Question

How do you integrate $ \int {{x^2}\sin (2x)dx} $ from $ \left[ {0,\dfrac{\pi }{2}} \right] $ ?

Answer 1

Hint: We can see that there are two different functions in the given integral. Therefore, we have to apply the rule of integration by part to solve it. We will first solve the integral and then apply the limits to get our final answer.
Formula used:
 $ \int {uvdx = u\int {vdx - \int {u'\left( {\int {vdx} } \right)} } } dx $

Complete step-by-step answer:
Let us take $ I = \int {{x^2}\sin (2x)dx} $ .
Now, we have to determine $ u $ and $ v $ functions between the two given functions.
Therefore, let us take $ u = {x^2} $ and $ v = \sin 2x $ .
 $ u = {x^2} \Rightarrow u' = 2x $ and $ v = \sin 2x \Rightarrow \int {vdx = \int {\sin 2xdx = - \dfrac{1}{2}\cos 2x} } $ .
Now, we will use these values in the formula for integration by parts:
 $ \int {uvdx = u\int {vdx - \int {u'\left( {\int {vdx} } \right)} } } dx $
 \[
  \int {{x^2}\sin (2x)dx} \\
   = {x^2}\int {\sin (2x)dx - \int {\dfrac{d}{{dx}}} } {x^2}\left( {\int {\sin (2x)dx} } \right)dx \\
   = {x^2} \times - \dfrac{1}{2}\cos 2x - \int {\left( {2x \times - \dfrac{1}{2}\cos 2x} \right)} dx \\
   = - \dfrac{{{x^2}}}{2}\cos 2x + \int {xcox2xdx} \\
 \]
Now, we have \[I = - \dfrac{{{x^2}}}{2}\cos 2x + \int {xcox2xdx} \] .
We can see that there are still two different functions in the second term.
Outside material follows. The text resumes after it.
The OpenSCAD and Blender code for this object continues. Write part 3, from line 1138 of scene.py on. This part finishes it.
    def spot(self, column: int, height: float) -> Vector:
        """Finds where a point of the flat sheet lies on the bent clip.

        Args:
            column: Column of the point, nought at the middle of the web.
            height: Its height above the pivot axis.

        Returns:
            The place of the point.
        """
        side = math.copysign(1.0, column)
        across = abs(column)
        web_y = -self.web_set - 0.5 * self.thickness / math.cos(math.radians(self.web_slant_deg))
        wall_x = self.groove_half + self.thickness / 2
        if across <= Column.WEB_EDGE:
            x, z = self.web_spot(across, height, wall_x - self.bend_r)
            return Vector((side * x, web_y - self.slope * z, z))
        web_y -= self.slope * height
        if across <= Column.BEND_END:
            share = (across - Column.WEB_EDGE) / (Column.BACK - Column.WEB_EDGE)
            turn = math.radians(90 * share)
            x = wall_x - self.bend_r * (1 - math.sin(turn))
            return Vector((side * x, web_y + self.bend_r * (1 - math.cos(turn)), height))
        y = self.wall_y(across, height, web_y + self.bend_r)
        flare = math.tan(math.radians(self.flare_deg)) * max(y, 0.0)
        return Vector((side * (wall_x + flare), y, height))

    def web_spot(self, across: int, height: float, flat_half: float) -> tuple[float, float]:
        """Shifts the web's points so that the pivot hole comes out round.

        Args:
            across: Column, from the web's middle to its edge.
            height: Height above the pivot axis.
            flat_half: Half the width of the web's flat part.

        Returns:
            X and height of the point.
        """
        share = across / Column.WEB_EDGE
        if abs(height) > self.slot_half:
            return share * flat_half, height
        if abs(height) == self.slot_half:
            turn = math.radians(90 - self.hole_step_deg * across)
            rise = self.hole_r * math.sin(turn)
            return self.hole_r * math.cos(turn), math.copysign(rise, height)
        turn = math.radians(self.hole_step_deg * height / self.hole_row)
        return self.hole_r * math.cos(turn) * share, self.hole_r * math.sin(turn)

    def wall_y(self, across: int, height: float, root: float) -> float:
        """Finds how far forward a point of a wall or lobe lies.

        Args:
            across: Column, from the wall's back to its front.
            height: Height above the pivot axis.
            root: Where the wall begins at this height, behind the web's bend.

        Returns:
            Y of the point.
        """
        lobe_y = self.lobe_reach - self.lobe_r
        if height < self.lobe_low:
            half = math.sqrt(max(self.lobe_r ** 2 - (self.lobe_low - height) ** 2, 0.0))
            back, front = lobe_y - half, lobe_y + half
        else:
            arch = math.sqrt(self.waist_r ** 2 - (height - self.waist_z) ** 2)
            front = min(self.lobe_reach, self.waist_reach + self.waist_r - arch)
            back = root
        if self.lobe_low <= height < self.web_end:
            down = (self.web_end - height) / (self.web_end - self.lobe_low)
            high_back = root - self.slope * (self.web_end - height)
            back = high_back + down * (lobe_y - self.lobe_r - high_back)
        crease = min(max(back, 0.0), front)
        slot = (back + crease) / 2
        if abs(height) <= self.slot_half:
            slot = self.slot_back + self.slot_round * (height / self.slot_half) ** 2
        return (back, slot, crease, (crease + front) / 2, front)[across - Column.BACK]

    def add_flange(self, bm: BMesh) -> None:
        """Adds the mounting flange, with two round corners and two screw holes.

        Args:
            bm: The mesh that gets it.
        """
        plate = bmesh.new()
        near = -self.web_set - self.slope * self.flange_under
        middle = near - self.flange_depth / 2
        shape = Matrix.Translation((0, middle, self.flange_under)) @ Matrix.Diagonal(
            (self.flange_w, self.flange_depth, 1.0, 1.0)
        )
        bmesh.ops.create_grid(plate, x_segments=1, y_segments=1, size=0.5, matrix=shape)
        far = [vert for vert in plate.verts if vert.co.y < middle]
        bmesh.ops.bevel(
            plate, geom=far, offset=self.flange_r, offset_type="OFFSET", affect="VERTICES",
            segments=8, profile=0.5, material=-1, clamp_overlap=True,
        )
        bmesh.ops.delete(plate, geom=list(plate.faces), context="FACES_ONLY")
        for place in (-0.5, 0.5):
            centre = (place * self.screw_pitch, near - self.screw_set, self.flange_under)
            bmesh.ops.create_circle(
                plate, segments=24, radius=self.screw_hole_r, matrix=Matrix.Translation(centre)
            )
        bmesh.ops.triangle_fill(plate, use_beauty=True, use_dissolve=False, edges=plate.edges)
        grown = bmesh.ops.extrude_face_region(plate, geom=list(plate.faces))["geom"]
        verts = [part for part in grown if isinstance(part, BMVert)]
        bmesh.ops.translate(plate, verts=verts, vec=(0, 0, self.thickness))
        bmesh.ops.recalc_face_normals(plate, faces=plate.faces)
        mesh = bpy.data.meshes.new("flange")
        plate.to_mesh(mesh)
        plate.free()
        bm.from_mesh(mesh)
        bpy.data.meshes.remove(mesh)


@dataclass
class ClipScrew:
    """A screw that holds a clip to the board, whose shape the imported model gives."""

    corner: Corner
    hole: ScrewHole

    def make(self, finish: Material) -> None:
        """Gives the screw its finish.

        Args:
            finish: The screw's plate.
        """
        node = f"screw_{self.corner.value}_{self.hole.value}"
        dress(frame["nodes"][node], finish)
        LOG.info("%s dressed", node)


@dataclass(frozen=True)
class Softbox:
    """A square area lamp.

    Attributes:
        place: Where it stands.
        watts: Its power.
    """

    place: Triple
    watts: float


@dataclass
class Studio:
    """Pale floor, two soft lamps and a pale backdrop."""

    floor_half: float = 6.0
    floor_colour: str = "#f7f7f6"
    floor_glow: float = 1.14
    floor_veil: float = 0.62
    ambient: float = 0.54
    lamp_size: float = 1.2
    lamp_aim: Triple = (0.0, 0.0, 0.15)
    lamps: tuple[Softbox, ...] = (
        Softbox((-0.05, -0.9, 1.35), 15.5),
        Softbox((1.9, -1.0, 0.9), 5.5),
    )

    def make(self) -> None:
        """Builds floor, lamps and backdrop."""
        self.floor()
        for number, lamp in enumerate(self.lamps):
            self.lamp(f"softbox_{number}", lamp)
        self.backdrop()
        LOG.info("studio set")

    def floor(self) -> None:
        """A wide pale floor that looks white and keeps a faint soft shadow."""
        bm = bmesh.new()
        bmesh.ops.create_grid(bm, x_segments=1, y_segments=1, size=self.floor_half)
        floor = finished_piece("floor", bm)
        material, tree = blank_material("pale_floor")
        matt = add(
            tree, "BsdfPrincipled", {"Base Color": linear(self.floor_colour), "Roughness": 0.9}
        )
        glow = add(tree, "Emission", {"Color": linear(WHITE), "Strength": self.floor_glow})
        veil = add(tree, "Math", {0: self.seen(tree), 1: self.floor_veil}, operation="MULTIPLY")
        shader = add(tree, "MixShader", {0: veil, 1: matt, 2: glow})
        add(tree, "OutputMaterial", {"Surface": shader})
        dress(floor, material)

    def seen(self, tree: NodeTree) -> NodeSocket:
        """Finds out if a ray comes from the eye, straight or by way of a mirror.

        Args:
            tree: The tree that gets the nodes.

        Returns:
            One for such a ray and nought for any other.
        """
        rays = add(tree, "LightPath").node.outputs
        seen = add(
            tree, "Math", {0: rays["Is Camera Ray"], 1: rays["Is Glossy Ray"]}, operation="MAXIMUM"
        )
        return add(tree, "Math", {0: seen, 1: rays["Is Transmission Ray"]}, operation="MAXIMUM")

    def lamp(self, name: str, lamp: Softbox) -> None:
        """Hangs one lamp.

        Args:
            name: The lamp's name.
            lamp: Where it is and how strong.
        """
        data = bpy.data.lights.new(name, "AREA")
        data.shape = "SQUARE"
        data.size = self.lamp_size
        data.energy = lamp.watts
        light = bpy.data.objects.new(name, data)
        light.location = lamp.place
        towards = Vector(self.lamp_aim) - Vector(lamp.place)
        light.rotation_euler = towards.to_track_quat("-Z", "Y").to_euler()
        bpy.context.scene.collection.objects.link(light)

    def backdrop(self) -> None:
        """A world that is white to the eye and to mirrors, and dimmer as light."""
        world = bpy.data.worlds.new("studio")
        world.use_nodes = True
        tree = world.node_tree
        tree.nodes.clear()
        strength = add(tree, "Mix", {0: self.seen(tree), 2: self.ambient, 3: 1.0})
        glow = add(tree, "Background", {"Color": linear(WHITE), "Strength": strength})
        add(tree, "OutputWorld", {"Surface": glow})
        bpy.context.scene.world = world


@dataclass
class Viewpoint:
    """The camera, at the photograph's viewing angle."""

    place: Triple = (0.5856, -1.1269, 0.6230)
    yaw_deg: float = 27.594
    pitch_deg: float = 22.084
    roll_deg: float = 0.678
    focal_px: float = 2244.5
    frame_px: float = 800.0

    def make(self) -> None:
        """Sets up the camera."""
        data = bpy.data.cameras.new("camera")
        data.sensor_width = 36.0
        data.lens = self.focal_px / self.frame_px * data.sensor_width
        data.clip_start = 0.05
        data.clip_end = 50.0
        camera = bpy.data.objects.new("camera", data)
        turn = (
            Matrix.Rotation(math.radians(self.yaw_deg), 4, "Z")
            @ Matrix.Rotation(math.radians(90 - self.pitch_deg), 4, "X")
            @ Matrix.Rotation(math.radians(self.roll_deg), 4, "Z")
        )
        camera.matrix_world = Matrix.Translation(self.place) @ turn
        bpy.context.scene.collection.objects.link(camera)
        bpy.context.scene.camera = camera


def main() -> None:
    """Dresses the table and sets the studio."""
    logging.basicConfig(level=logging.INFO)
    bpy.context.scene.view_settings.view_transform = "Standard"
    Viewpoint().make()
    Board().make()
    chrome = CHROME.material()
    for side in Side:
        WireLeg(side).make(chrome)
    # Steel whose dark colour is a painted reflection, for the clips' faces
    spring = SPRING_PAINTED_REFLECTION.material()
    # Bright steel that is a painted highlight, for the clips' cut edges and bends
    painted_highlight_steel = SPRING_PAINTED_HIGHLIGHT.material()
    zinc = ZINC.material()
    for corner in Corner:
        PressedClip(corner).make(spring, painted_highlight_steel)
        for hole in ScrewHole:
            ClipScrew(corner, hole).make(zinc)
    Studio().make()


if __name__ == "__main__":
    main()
Therefore, to solve that, we will again need to apply the formula for integration by parts.
We have to determine $ u $ and $ v $ functions between the two given functions in \[\int {xcox2xdx} \] .
Therefore, let us take $ u = x $ and $ v = \cos 2x $ .
 $ u = x \Rightarrow u' = 1 $ and $ v = \cos 2x \Rightarrow \int {vdx = \int {\cos 2xdx = \dfrac{1}{2}\sin 2x} } $ .
Now, we will use these values in the formula for integration by parts:
 $ \int {uvdx = u\int {vdx - \int {u'\left( {\int {vdx} } \right)} } } dx $
 \[
  \int {x\cos 2xdx} \\
   = x\int {\cos 2xdx - \int {\dfrac{d}{{dx}}} } {x^2}\left( {\int {\cos 2xdx} } \right)dx \\
   = x \times \dfrac{1}{2}\sin 2x - \int {\left( {1 \times \dfrac{1}{2}\sin 2x} \right)} dx \\
   = \dfrac{x}{2}\sin 2x + \dfrac{1}{4}\cos 2x \\
 \]
Now, we have \[I = - \dfrac{{{x^2}}}{2}\cos 2x + \dfrac{x}{2}\sin 2x + \dfrac{1}{4}\cos 2x\] .
Now, we need to find the integral in the interval of $ \left[ {0,\dfrac{\pi }{2}} \right] $ .
Therefore we can write it as:
 \[
  \int\limits_0^{\dfrac{\pi }{2}} {{x^2}\sin (2x)} dx \\
   = \left[ { - \dfrac{{{x^2}}}{2}\cos 2x + \dfrac{x}{2}\sin 2x + \dfrac{1}{4}\cos 2x} \right] _0^{\dfrac{\pi }{2}} \\
   = \left[ {\dfrac{{{\pi ^2}}}{8} - \dfrac{1}{4}} \right] - \left[ {\dfrac{1}{4}} \right] \\
   = \dfrac{{{\pi ^2}}}{8} - \dfrac{1}{2} \\
   = 0.73 \;
 \]
Thus, our final answer is $ 0.73 $ .
So, the correct answer is “ $ 0.73 $ ”.

Note: Here, we have applied the formula for integration by parts two times while solving the integral. In this rule, it is important to determine which function to take as $ u $ and which one is to take as $ v $ . For this, we need to keep in mind that we should choose the function $ u $ that gets simpler when we differentiate it and the function $ v $ that does not get any more complicated when you integrate it.